As you can see, NEAT would require formation flying in space, something that will demand a precursor experiment that the French space agency CNES has already funded, drawing on progress in formation flying that has been achieved by Sweden’s PRISMA program. The hope of the NEAT planners is to move beyond this experiment to a smallsat follow-up called micro-NEAT, which would put the formation flying algorithms through their paces, though at a separation of 12 rather than 40 meters. Quite a lot of serious work could emerge from such a mission: Horzempa notes that micro-NEAT would be able to detect planets down to one Earth mass for our nearest neighbors, Alpha Centauri A and B. It would also be able to detect larger planets (with a lower mass limit of 10 Earth masses) around the 25 nearest stars.

You’ll want to read all of Horzempa’s essay, which will include a second installment to be published today. With funding for projects like DARWIN and Terrestrial Planet Finder in perpetual limbo, smaller missions that can advance the exoplanet hunt — and help us refine the value of eta-Earth — are the next priority. They will be designed and, let’s hope, fly in an environment enlivened with still more detailed findings from our existing space observatories as well as instruments on the ground that reveal planets in the habitable zone of their stars.

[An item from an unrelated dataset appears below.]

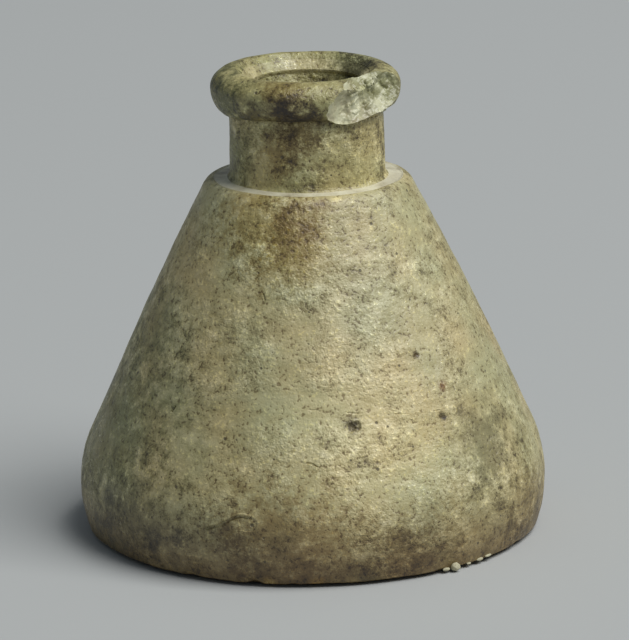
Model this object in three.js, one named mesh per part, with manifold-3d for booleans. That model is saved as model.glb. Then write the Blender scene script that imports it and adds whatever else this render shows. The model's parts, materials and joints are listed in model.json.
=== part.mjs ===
// A small conical bottle of thick old glass, covered all over by an olive-buff weathering crust.
// Millimetres, +Z up, origin at the middle of the circle that it stands on.
// The front, where the rim is chipped and grit sticks to the heel, faces -Y.
// The vessel is divided at the lines where its maker's work changes: bottom, wall, shoulder,
// neck, the rolled rim and the layer of glass that is folded down inside the mouth.

import * as THREE from 'three';
import { mergeVertices } from 'three/addons/utils/BufferGeometryUtils.js';
import Module from 'manifold-3d';

// Driving dimensions of the bottom
const baseEdgeRadius = 40.0;
const baseThickness = 5.0;
const kickRadius = 25.0;
const kickFlatRadius = 9.5;
const kickDepth = 2.4;

// Driving dimensions of the scar in the middle of the bottom
const scarOuterRadius = 8.0;
const scarInnerRadius = 4.5;
const scarHeight = 1.2;

// Driving dimensions of the wall: its heel stands proud of the bottom's edge, and the cone
// begins inside the widest part of the heel
const heelProud = 1.6;
const heelBulgeHeight = 9.0;
const coneFootInset = 1.9;
const coneFootHeight = 18.0;
const coneTopRadius = 19.0;
const coneTopHeight = 62.5;
const coneSwell = 0.5;
const wallThickness = 4.0;
const heelCove = 6.0;

// Driving dimensions of the shoulder and the neck
const shoulderDepth = 4.5;
const shoulderRise = 1.95;
const ledgeOuterRadius = 16.6;
const neckFootRadius = 13.9;
const neckTopRadius = 13.7;
const neckLength = 12.05;
const neckBoreRadius = 9.7;
const innerShoulderDrop = 2.6;

// How the cone rounds over to the ledge: the two middle points of the curve, as shares of its
// width and height
const edgeCurveStart = { inwards: 0.25, up: 0.7 };
const edgeCurveEnd = { inwards: 0.6, up: 1.0 };

// Driving dimensions of the rolled rim and the folded layer inside it
const rimHeight = 7.5;
const rimRadius = 16.8;
const rimBulgeHeight = 4.4;
const rimCrestRadius = 12.4;
const foldHeight = 3.3;
const foldThickness = 2.0;
const foldProud = 0.5;
const foldMouthSlope = 1.5;
const foldTopShare = 0.45;
const seatGap = 0.3;

// The chip in the rim: three scoops, each at a compass angle from the front towards +X, with
// its middle beyond the rim's widest part and over the rim's underside by so much, and its
// half sizes across, outwards and up
const chipScoops = [
  { angle: 40, beyond: 3.0, rise: 8.5, across: 12.0, outwards: 7.1, up: 13.5 },
  { angle: 20, beyond: 3.7, rise: 1.0, across: 8.0, outwards: 5.6, up: 4.2 },
  { angle: 66, beyond: 0.7, rise: 8.5, across: 7.5, outwards: 5.1, up: 7.0 },
];

// Grit that is stuck to the heel: angle from the front, height of its middle and half size
const heelGrains = [
  { angle: 36.7, height: 0.92, size: 0.75 },
  { angle: 34.2, height: 0.62, size: 0.45 },
  { angle: 41.5, height: 0.62, size: 0.42 },
  { angle: 45.3, height: 0.82, size: 0.4 },
  { angle: 48.3, height: 1.05, size: 0.36 },
];
const grainGap = 0.2;
const grainStretch = { across: 1.15, outwards: 0.9, up: 0.8 };

// How finely round shapes are stepped
const turnSteps = 48;
const arcSteps = 6;
const heelSteps = 6;
const coneSteps = 6;
const shortSteps = 3;
const scoopDetail = 5;
const grainDetail = 1;

// Radii and heights that follow from the driving dimensions
const heelBulgeRadius = baseEdgeRadius + heelProud;
const coneFootRadius = heelBulgeRadius - coneFootInset;
const ledgeHeight = coneTopHeight + shoulderRise;
const shoulderSplitHeight = coneTopHeight - shoulderDepth;
const rimUnderside = ledgeHeight + neckLength;
const rimTop = rimUnderside + rimHeight;
const foldSeatHeight = rimTop - foldHeight;
const foldInnerRadius = neckBoreRadius - foldProud;
const foldOuterRadius = foldInnerRadius + foldThickness;

const wasm = await Module();
wasm.setup();

const { lerp, degToRad } = THREE.MathUtils;

// Radius of the outside at a height: a heel that bulges, then a slightly swelling cone
function outerRadius(z) {
  if (z < heelBulgeHeight) {
    const below = 1 - z / heelBulgeHeight;
    return heelBulgeRadius - (heelBulgeRadius - baseEdgeRadius) * below ** 2;
  }
  const coneLength = coneTopHeight - coneFootHeight;
  if (z > coneFootHeight) {
    const t = (z - coneFootHeight) / coneLength;
    return lerp(coneFootRadius, coneTopRadius, t) + coneSwell * Math.sin(Math.PI * t);
  }
  const turn = coneFootHeight - heelBulgeHeight;
  const t = (z - heelBulgeHeight) / turn;
  const footSlope = (coneTopRadius - coneFootRadius + coneSwell * Math.PI) / coneLength;
  const blend = t * t * (3 - 2 * t);
  return lerp(heelBulgeRadius, coneFootRadius, blend) + footSlope * turn * t * t * (t - 1);
}

// Points [radius, height] up the outside between two heights, both included
function outsideBetween(low, high, steps) {
  return Array.from({ length: steps + 1 }, (_, i) => {
    const z = lerp(low, high, i / steps);
    return [outerRadius(z), z];
  });
}

// The same up the whole wall: short steps round the heel, long ones along the cone
function wallBetween(low, high) {
  const heel = outsideBetween(low, coneFootHeight, heelSteps);
  return [...heel, ...outsideBetween(coneFootHeight, high, coneSteps).slice(1)];
}

// Points on a quarter or other part of an ellipse about a middle, angles in degrees
function ellipseArc(middle, halfWidth, halfHeight, from, to, steps = arcSteps) {
  return Array.from({ length: steps + 1 }, (_, i) => {
    const angle = degToRad(lerp(from, to, i / steps));
    return [middle[0] + halfWidth * Math.cos(angle), middle[1] + halfHeight * Math.sin(angle)];
  });
}

// One closed geometry with shared vertices and no empty triangles
function closed(geometry) {
  geometry.deleteAttribute('normal');
  geometry.deleteAttribute('uv');
  const merged = mergeVertices(geometry, 1e-4);
  const corners = merged.index.array;
  const kept = [];
  for (let i = 0; i < corners.length; i += 3) {
    const [a, b, c] = corners.slice(i, i + 3);
    if (a !== b && b !== c && c !== a) {
      kept.push(a, b, c);
    }
  }
  merged.setIndex(kept);
  return merged;
}

// A body of turning about Z; its outline runs up the outside and down the inside
function turned(outline) {
  const points = outline.map(([radius, z]) => new THREE.Vector2(radius, z));
  const geometry = new THREE.LatheGeometry(points, turnSteps);
  geometry.rotateX(Math.PI / 2);
  return closed(geometry);
}

// A ring of turning, whose outline closes on its first point
function turnedRing(outline) {
  return turned([...outline, outline[0]]);
}

function toManifold(geometry) {
  const vertProperties = new Float32Array(geometry.attributes.position.array);
  const triVerts = new Uint32Array(geometry.index.array);
  return new wasm.Manifold(new wasm.Mesh({ numProp: 3, vertProperties, triVerts }));
}

function toGeometry(solid) {
  const { vertProperties, triVerts } = solid.getMesh();
  const geometry = new THREE.BufferGeometry();
  geometry.setAttribute('position', new THREE.BufferAttribute(vertProperties, 3));
  geometry.setIndex(new THREE.BufferAttribute(triVerts, 1));
  return geometry;
}

// Opaque weathering crust, in the tone that each part of the bottle has
function crust(color) {
  return new THREE.MeshStandardMaterial({ color, roughness: 0.75, metalness: 0 });
}

const bottle = new THREE.Group();

function add(name, geometry, color) {
  const mesh = new THREE.Mesh(geometry, crust(color));
  mesh.name = name;
  bottle.add(mesh);
  return mesh;
}

// The bottom: a slab whose underside is pushed up in a shallow kick with a flat middle
function baseDisc() {
  const kick = Array.from({ length: arcSteps + 1 }, (_, i) => {
    const t = i / arcSteps;
    const rise = kickDepth * (1 + Math.cos(Math.PI * t)) / 2;
    return [lerp(kickFlatRadius, kickRadius, t), rise];
  });
  const edge = outsideBetween(0, baseThickness, shortSteps);
  return turned([[0, kickDepth], ...kick, ...edge, [0, baseThickness]]);
}

// The ring-shaped scar of the rod that held the bottle while its rim was worked
function pontilScar() {
  const middle = (scarOuterRadius + scarInnerRadius) / 2;
  const halfWidth = (scarOuterRadius - scarInnerRadius) / 2;
  return turnedRing(ellipseArc([middle, kickDepth], halfWidth, scarHeight, -180, 0));
}

// The wall: bulged heel and cone, with a coved inside corner where it meets the bottom
function bodyWall() {
  const low = baseThickness;
  const high = shoulderSplitHeight;
  const coveTop = low + heelCove;
  const outside = wallBetween(low, high);
  const inside = wallBetween(coveTop, high)
    .map(([radius, z]) => [radius - wallThickness, z])
    .reverse();
  const coveMiddle = [outerRadius(coveTop) - wallThickness - heelCove, coveTop];
  const cove = ellipseArc(coveMiddle, heelCove, heelCove, 0, -90).slice(1);
  return turnedRing([...outside, ...inside, ...cove]);
}

// The shoulder: the cone's top rounds over to a narrow flat ledge about the neck's foot
function shoulderLedge() {
  const low = shoulderSplitHeight;
  const outside = outsideBetween(low, coneTopHeight, shortSteps);
  const onCurve = ({ inwards, up }) => new THREE.Vector2(
    lerp(coneTopRadius, ledgeOuterRadius, inwards),
    lerp(coneTopHeight, ledgeHeight, up),
  );
  const edge = new THREE.CubicBezierCurve(
    onCurve({ inwards: 0, up: 0 }),
    onCurve(edgeCurveStart),
    onCurve(edgeCurveEnd),
    onCurve({ inwards: 1, up: 1 }),
  ).getPoints(arcSteps).slice(1).map((p) => [p.x, p.y]);
  const innerFoot = outerRadius(low) - wallThickness;
  const innerHeight = ledgeHeight - innerShoulderDrop - low;
  const hollow = ellipseArc([neckBoreRadius, low], innerFoot - neckBoreRadius, innerHeight, 90, 0);
  return turnedRing([...outside, ...edge, [neckBoreRadius, ledgeHeight], ...hollow]);
}

// The neck: a short thick tube that stands on the ledge
function neckTube() {
  return turnedRing([
    [neckFootRadius, ledgeHeight],
    [neckTopRadius, rimUnderside],
    [neckBoreRadius, rimUnderside],
    [neckBoreRadius, ledgeHeight],
  ]);
}

// The rolled rim: a fat collar round the mouth, with a seat inside it for the folded layer,
// and a chip knocked out of its front right side
function rimRoll() {
  const widest = rimUnderside + rimBulgeHeight;
  const under = ellipseArc([neckTopRadius, widest], rimRadius - neckTopRadius, rimBulgeHeight, -90, 0);
  const over = ellipseArc([rimCrestRadius, widest], rimRadius - rimCrestRadius, rimTop - widest, 0, 90);
  const seatWall = foldOuterRadius + seatGap;
  const whole = toManifold(turnedRing([
    ...under,
    ...over.slice(1),
    [seatWall, rimTop],
    [seatWall, foldSeatHeight],
    [neckBoreRadius, foldSeatHeight],
    [neckBoreRadius, rimUnderside],
  ]));
  const chipped = chipScoops.reduce((solid, scoop) => {
    const shape = new THREE.IcosahedronGeometry(1, scoopDetail);
    shape.scale(scoop.across, scoop.outwards, scoop.up);
    shape.translate(0, -(rimRadius + scoop.beyond), rimUnderside + scoop.rise);
    shape.rotateZ(degToRad(scoop.angle));
    return solid.subtract(toManifold(closed(shape)));
  }, whole);
  return toGeometry(chipped);
}

// The edge of the glass, folded in and down: a ring on its seat inside the mouth, standing
// a little proud of the bore
function innerFold() {
  const top = rimTop - seatGap;
  return turnedRing([
    [foldInnerRadius + foldProud / 2, foldSeatHeight],
    [foldOuterRadius, foldSeatHeight],
    [foldOuterRadius, top],
    [lerp(foldOuterRadius, foldInnerRadius, foldTopShare), top],
    [foldInnerRadius + foldProud / 2, top - foldMouthSlope / 2],
    [foldInnerRadius, top - foldMouthSlope],
    [foldInnerRadius, foldSeatHeight + foldProud],
  ]);
}

// A lump of grit beside the heel, turned so that no two look alike
function heelGrain({ angle, height, size }, turn) {
  const shape = new THREE.IcosahedronGeometry(size, grainDetail);
  shape.rotateX(turn);
  shape.scale(grainStretch.across, grainStretch.outwards, grainStretch.up);
  const away = Math.max(outerRadius(height - size), outerRadius(height + size)) + grainGap + size;
  shape.translate(0, -away, height);
  shape.rotateZ(degToRad(angle));
  return closed(shape);
}

add('base_disc', baseDisc(), '#857a5a');
add('pontil_scar', pontilScar(), '#8f8767');
add('body_wall', bodyWall(), '#9a8f6a');
add('shoulder_ledge', shoulderLedge(), '#a39a78');
add('neck_tube', neckTube(), '#8d8260');
add('rim_roll', rimRoll(), '#958a66');
add('inner_fold', innerFold(), '#8b8463');
heelGrains.forEach((grain, i) => {
  add(`heel_grain_${i + 1}`, heelGrain(grain, i + 1), '#b5ac84');
});

export default bottle;
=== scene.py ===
# A small conical bottle of thick, pale green glass. Long burial has covered it with an opaque
# olive-buff crust, and a fresh chip in its rolled rim shows the glass inside.
import json
import math

import bmesh
import bpy
from mathutils import Matrix, Vector

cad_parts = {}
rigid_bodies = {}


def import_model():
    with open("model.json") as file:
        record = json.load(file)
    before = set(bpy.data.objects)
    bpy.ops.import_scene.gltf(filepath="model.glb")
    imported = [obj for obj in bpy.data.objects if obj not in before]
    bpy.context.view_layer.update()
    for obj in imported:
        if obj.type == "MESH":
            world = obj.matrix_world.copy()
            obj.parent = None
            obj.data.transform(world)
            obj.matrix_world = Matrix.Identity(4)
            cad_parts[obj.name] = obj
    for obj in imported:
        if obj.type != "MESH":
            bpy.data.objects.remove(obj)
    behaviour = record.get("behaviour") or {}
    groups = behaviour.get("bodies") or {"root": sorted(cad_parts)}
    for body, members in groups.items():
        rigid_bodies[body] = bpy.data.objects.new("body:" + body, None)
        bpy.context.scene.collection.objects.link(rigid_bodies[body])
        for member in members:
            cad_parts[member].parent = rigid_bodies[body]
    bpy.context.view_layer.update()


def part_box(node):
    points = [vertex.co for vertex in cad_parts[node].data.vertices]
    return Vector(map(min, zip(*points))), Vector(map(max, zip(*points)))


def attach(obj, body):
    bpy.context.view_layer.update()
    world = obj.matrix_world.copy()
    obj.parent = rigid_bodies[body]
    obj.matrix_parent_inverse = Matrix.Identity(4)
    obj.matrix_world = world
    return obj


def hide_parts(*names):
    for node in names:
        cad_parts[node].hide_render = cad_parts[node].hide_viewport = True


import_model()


# The bottom of the bottle: a slab of glass with a shallow kick pushed up under it, so that it
# stands on a broad ring just inside its nicked edge. It was pressed flat while hot.
MM = 0.001
BASE_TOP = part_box("base_disc")[1][2]
BASE_EDGE = 40.0 * MM
BASE_EDGE_ROUND = 0.35 * MM
KICK_FLAT = 9.5 * MM
KICK_RADIUS = 25.0 * MM
KICK_DEPTH = 2.4 * MM
HEEL_RADIUS = 41.6 * MM
HEEL_HEIGHT = 9.0 * MM
CONE_FOOT_RADIUS = 39.7 * MM
CONE_FOOT = 18.0 * MM
CONE_TOP_RADIUS = 19.0 * MM
CONE_TOP = 62.5 * MM
CONE_SWELL = 0.5 * MM
WALL = 4.0 * MM
COVE = 6.0 * MM
BODY_SIDES = 512
RING_STEP = 0.38 * MM
WELD = 0.001 * MM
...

NEAT was submitted as an answer to the call for proposals for M-class space missions in ESA’s “Cosmic Vision 2015-2025” plan. For more, see Mablet et al., “High precision astrometry mission for the detection and characterization of nearby habitable planetary systems with the Nearby Earth Astrometric Telescope (NEAT),” available online. The NEAT proposal summary is also available. A NEAT workshop was held in November of 2011 in Grenoble, France.